I stopped lunging her last year in May… with her it isn’t really necessary. Because she lives outside 24/7 I guess she moves around enough by herself.


I’ve been told that the verbal commands taught at lunging help a lot with early transition training tho. That it helps bridge the gap between not knowing seat/leg aids and smooth transitions. Which does make sense.


Yes I don’t think I would start to back a horse without lunging… Maybe it works, but I like to follow a routine which I am familiar with…you can communicate really well with a horse while lunging it and I wouldn’t be brave enough to start a young horse without being able to communicate.
It is extremly dangerous to start a young horse and most professionals I know are scared of young horses because when they were young professionals they had to start young horses and they had horrible accidents doing this…
I was always lucky because I never worked for anybody who forced me to do things I wasn’t secure about.
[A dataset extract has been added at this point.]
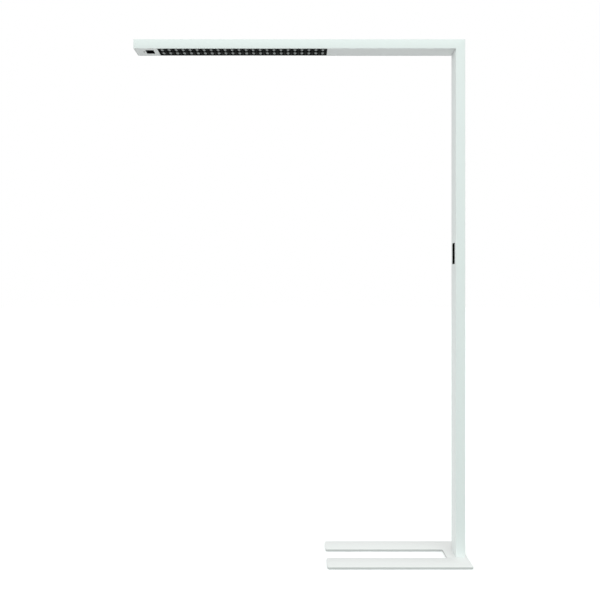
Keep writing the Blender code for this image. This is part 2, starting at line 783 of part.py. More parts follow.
def make_sensor_bay():
    """The sensor cover at the arm's tip, with the window, photocell, board and detector."""
    cover = cover_channel("sensor_cover", ARM_TIP + 2 * MM + 2 * GAP, LOUVRE_START - GAP, 14 * MM)
    half_x, half_y = WINDOW_SIZE[0] / 2, WINDOW_SIZE[1] / 2
    flange_low = UNDER_LOW + WALL + GAP
    subtract(
        cover,
        slab(
            "window_hole",
            around(SENSOR_X, half_x + GAP),
            both(half_y + GAP),
            (ARM_LOW - MM, flange_low),
        ),
        cylinder(
            "photocell_hole",
            (PHOTOCELL_X, 0, ARM_LOW - MM),
            (PHOTOCELL_X, 0, flange_low),
            PHOTOCELL_RADIUS + GAP,
        ),
    )
    board_low = ARM_LOW + 12 * MM
    for number, (x, y) in enumerate(((-26, -18), (26, -18), (-26, 18), (26, 18)), start=1):
        base = (SENSOR_X + x * MM, y * MM)
        post = cylinder(
            f"sensor_post_{number}", (*base, UNDER_LOW + MM), (*base, board_low - GAP), 2.5 * MM, sides=12
        )
        unite(cover, post)

    window = slab(
        "sensor_window",
        around(SENSOR_X, half_x),
        both(half_y),
        (UNDER_LOW + 0.1 * MM, flange_low + MM),
        "smoked_window",
    )
    flange = slab(
        "window_flange",
        around(SENSOR_X, half_x + 2 * MM),
        both(half_y + 2 * MM),
        (flange_low, flange_low + 1.2 * MM),
    )
    unite(window, flange)

    turned(
        "photocell_lens",
        [
            (0, board_low - GAP),
            (PHOTOCELL_RADIUS, board_low - GAP),
            (PHOTOCELL_RADIUS, flange_low + MM),
            (PHOTOCELL_RADIUS + 1.2 * MM, flange_low + MM),
            (PHOTOCELL_RADIUS + 1.2 * MM, flange_low),
            (PHOTOCELL_RADIUS, flange_low),
            (PHOTOCELL_RADIUS, UNDER_LOW + 0.6 * MM),
            (PHOTOCELL_RADIUS - 0.7 * MM, UNDER_LOW + 0.1 * MM),
            (0, UNDER_LOW),
        ],
        (PHOTOCELL_X, 0, 0),
        (0, 0, 1),
        "smoked_window",
    )
    slab(
        "sensor_board",
        around(SENSOR_X, 29 * MM),
        both(22 * MM),
        (board_low, board_low + BOARD_THICK),
        "green_board",
    )
    can_top = board_low - GAP
    turned(
        "pir_detector",
        [(0, can_top), (4.6 * MM, can_top), (4.6 * MM, can_top - MM), (4.1 * MM, can_top - MM),
         (4.1 * MM, flange_low + 2.4 * MM), (3.5 * MM, flange_low + 1.8 * MM), (0, flange_low + 1.8 * MM)],
        (SENSOR_X, 0, 0),
        (0, 0, 1),
        "steel",
    )


# ---------------------------------------------------------------- control panel


def make_panel():
    """The bezel in the column's inner face: a thin lip, a body with three wells, and posts."""
    lip = PANEL_SIZE[0] / 2, PANEL_SIZE[1] / 2
    body = PANEL_BODY[0] / 2, PANEL_BODY[1] / 2
    bezel = slab(
        "control_bezel",
        (PANEL_FRONT, -BACK - GAP),
        both(lip[0]),
        around(PANEL_Z, lip[1]),
        "black_plastic",
        0.3 * MM,
    )
    body_x = (-BACK - 2 * GAP, PANEL_REAR)
    unite(bezel, slab("bezel_body", body_x, both(body[0]), around(PANEL_Z, body[1])))
    for name, z in (("low", PANEL_Z - body[1]), ("high", PANEL_Z + body[1])):
        grip = (-INNER_X + GAP, -INNER_X + 1.5 * MM)
        hook = slab(f"bezel_hook_{name}", grip, both(6 * MM), around(z, 1.2 * MM))
        unite(bezel, hook)
    for number, (y, z) in enumerate(POST_PLACES, start=1):
        start, end = (PANEL_REAR - MM, y, PANEL_Z + z), (PANEL_BOARD_X - GAP, y, PANEL_Z + z)
        unite(bezel, cylinder(f"bezel_post_{number}", start, end, 2 * MM, sides=16))
    well = BUTTON_SIZE[0] / 2 + GAP, BUTTON_SIZE[1] / 2 + GAP
    for number in range(len(BUTTON_NAMES)):
        z = button_height(number)
        cutter = slab(
            f"button_well_{number + 1}",
            (PANEL_FRONT - MM, PANEL_REAR + MM),
            both(well[0]),
            around(z, well[1]),
        )
        subtract(bezel, cutter)
    make_panel_board(bezel)


def button_height(number):
    return PANEL_Z + (number - 1) * BUTTON_PITCH


def make_panel_board(bezel):
    """The switch board on the bezel's posts, and the two screws that hold it."""
    rear = PANEL_BOARD_X + BOARD_THICK
    board = slab(
        "control_board", (PANEL_BOARD_X, rear), both(10.5 * MM), around(PANEL_Z, 36.5 * MM), "green_board"
    )
    for name, (y, z) in zip(("upper", "lower"), POST_PLACES):
        z += PANEL_Z
        hole = cylinder(f"board_hole_{name}", (-9 * MM, y, z), (rear + MM, y, z), MM + GAP, sides=12)
        subtract(board, hole)
        subtract(bezel, hole)
        pan_screw(f"board_screw_{name}", (rear + GAP, y, z), (1, 0, 0), MM, 7 * MM, "zinc")


def make_buttons():
    """Three push buttons, each placed by an empty on its line of travel, and their switches."""
    half_y, half_z = BUTTON_SIZE[0] / 2, BUTTON_SIZE[1] / 2
    front = PANEL_FRONT - BUTTON_PROUD
    flange = PANEL_REAR + GAP, PANEL_REAR + 1.3 * MM
    switch_rear = PANEL_BOARD_X - GAP
    for number, name in enumerate(BUTTON_NAMES):
        z = button_height(number)
        travel = bpy.data.objects.new(f"{name}_travel", None)
        travel.location = (front, 0, z)
        travel.empty_display_size = 10 * MM
        PIECES.objects.link(travel)
        cap = slab(name, (0, flange[1] - front), both(half_y), both(half_z), "black_plastic", 0.5 * MM)
        rim = slab(
            f"{name}_rim", (flange[0] - front, flange[1] - front), both(half_y + MM), both(half_z + MM)
        )
        start, end = (flange[0] - front, 0, 0), (flange[1] - front + 2.1 * MM, 0, 0)
        pad = cylinder(f"{name}_pad", start, end, 2 * MM)
        for piece in (cap, rim, pad):
            piece.parent = travel
        unite(cap, rim, pad)
        switch = slab(
            f"tact_switch_{number + 1}",
            (switch_rear - 3.5 * MM, switch_rear),
            both(3 * MM),
            around(z, 3 * MM),
            "black_plastic",
        )
        stem = cylinder(
            f"tact_stem_{number + 1}",
            (switch_rear - 5.2 * MM, 0, z),
            (switch_rear - 3 * MM, 0, z),
            1.7 * MM,
            sides=16,
        )
        unite(switch, stem)


# ---------------------------------------------------------------- leads inside the profile


def make_leads():
    """The leads that the profile holds all the way, as routes in millimetres."""
    lead(
        "mains_lead",
        [(5.4, 0, 64), (0, 0, 65.5), (-5, 0, 72), (-5, 0, 86), (1, -1, 130), (8, -3, 220), (9, -3, 700),
         (9, -3, 1300), (8, -3, 1700), (2, -5, 1810), (0, -6, 1870), (-1.4, -6, 1896), (-4.6, -6, 1910),
         (-11, -6, 1920), (-20, -6, 1924.6), (-32, -6, 1926), (-46, -6, 1926), (-61.6, -6, 1926)],
        3.1 * MM,
        "white_jacket",
    )
    driver_route = [(-86.4, -6, 1927), (-93, -6, 1927), (-99.6, -6, 1927)]
    lead("driver_mains_lead", driver_route, 2.4 * MM, "white_jacket")
    lead(
        "control_lead",
        [(0.1, 2, 1160), (2, 2, 1160), (3.8, 2.6, 1162.4), (4.4, 4, 1170), (4, 6, 1186), (2, 8, 1210),
         (-4, 9, 1300), (-4, 9, 1820), (-4.6, 9, 1880), (-6, 9, 1901), (-9.5, 9, 1913), (-16, 9, 1921),
         (-26, 9, 1924.4), (-40, 9, 1925.2), (-70, 9, 1926), (-99.6, 9, 1927)],
        1.7 * MM,
        "grey_jacket",
    )
    lead(
        "sensor_lead",
        [(-1155, 15, 1929.3), (-1155, 15, 1934), (-1153, 15, 1939), (-1146, 15, 1941.4), (-1130, 15, 1941.8),
         (-820, 15, 1941.8), (-510, 15, 1941.8), (-494, 15, 1941.2), (-486, 15, 1938), (-483, 14.5, 1932),
         (-478, 13, 1927.5), (-470, 11.5, 1926), (-460.4, 11, 1926)],
        1.4 * MM,
        "grey_jacket",
    )
    lead(
        "uplight_lead",
        [(-460.4, -8, 1926), (-467, -8, 1926.6), (-473, -8, 1930), (-475, -8, 1936), (-474.4, -8, 1941),
         (-471, -8, 1943.6), (-467, -8, 1943.6), (-464, -8, 1941.4)],
        1.1 * MM,
        "white_jacket",
    )
    lead(
        "direct_led_lead",
        [(-460.4, 2, 1925), (-470, 2, 1925.4), (-482, 2, 1928.6), (-492, 2, 1933.2), (-498, 2, 1934.8),
         (-502.6, 2, 1934.9)],
        0.75 * MM,
        "white_jacket",
    )


def main():
    make_base()
    make_glides()
    make_foot_block()
    make_gland()
    column = make_column()
    make_arm()
    make_end_cap()
    make_corner_bracket(column)
    make_louvre()
    make_direct_light()
    make_uplight()
    make_driver()
    make_terminal_block()
    make_bottom_cover()
    make_sensor_bay()
    make_panel()
    make_buttons()
    make_leads()


clear_scene()
PIECES = collection("floor_luminaire")
CUTTERS = collection("cutters")
main()
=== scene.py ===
"""Looks of a free-standing L-shaped office luminaire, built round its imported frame.

The frame gives every place: metres, +Z up, the origin on the floor under the column's
axis, and the arm along -X. Each sub-assembly is a class that builds or dresses its pieces.
"""

import logging
import math
from collections.abc import Sequence
from dataclasses import dataclass
from enum import Enum
from typing import Any

import bmesh
import bpy
from bmesh.types import BMEdge, BMesh, BMFace, BMVert
from bpy.types import Material, Node, NodeSocket, NodeTree, Object
from mathutils import Matrix, Vector


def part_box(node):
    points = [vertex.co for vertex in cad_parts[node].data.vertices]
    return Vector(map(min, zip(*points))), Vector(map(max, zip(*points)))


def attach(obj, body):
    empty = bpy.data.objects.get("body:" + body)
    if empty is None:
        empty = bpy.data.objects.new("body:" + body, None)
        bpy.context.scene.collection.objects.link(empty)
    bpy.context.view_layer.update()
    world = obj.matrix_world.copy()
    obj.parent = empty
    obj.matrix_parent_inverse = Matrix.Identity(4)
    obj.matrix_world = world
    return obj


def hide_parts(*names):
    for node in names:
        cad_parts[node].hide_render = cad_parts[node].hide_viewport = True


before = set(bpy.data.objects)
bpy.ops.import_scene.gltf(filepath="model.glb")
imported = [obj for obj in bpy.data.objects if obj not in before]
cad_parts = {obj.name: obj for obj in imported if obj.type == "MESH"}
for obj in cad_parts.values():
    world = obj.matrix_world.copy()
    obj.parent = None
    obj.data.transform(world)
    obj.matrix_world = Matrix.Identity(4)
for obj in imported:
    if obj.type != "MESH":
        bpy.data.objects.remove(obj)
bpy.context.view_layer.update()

LOG = logging.getLogger("floor_luminaire")
MM = 0.001
LAMP = "lamp"

Color = tuple[float, float, float]
Factors = tuple[float, float, float]
Outline = list[tuple[float, float]]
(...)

I always started my own horses with somebody I trusted…. So I never really had bad experiences and that’s why I am still willing to do it :blush:


Yes. The verbal commands like Walk-on… Trrrot…Caaannnnterr…and of course Whoa! directly translate to under saddle work.

What do you think a horse thinks first time you use your legs? Horse: “This person is annoying me”…is probably the first thought. You eventually transition the verbal cues to the leg and weight cues.


Sure, i get it. When i teach all the words i’m doing it from the ground also, but just not lunging. i walk-on (beside them) i Whoa (beside them) i trrrot (beside them). We just don’t do it in a circle on a lunge line i think is the main difference. And…when i do the first few rides, horse is on a halter and lead and coach is walking beside. We do transition into a bridle quickly …maybe the same day, maybe next session… and then we work on linking direct rein and seat and legs to the halter-leadrope. All very low key. And safe for me and complimentary-rewarding for the horse. Who does get bits of food with these lessons.


Lovely Manni.

Yes lunging teaches them the words. It also lets them find their own rhythm and tempo and you can teach them correct contact with correctly used side reins.

Ingrid Klimke’s young horses are lunged only every second day. Ridden every other day.

Long lining teaches them how the bit works with turning and halt. You can also circle then in side reins.

So the first time you are on them they know a lot.


The Onze Fons horse was a very nice horse who spent his later years in Pennsylvania. He was grey, and stunningly beautiful. There is some doubt about the pedigree of Alexis Z, but I don’t remember the details.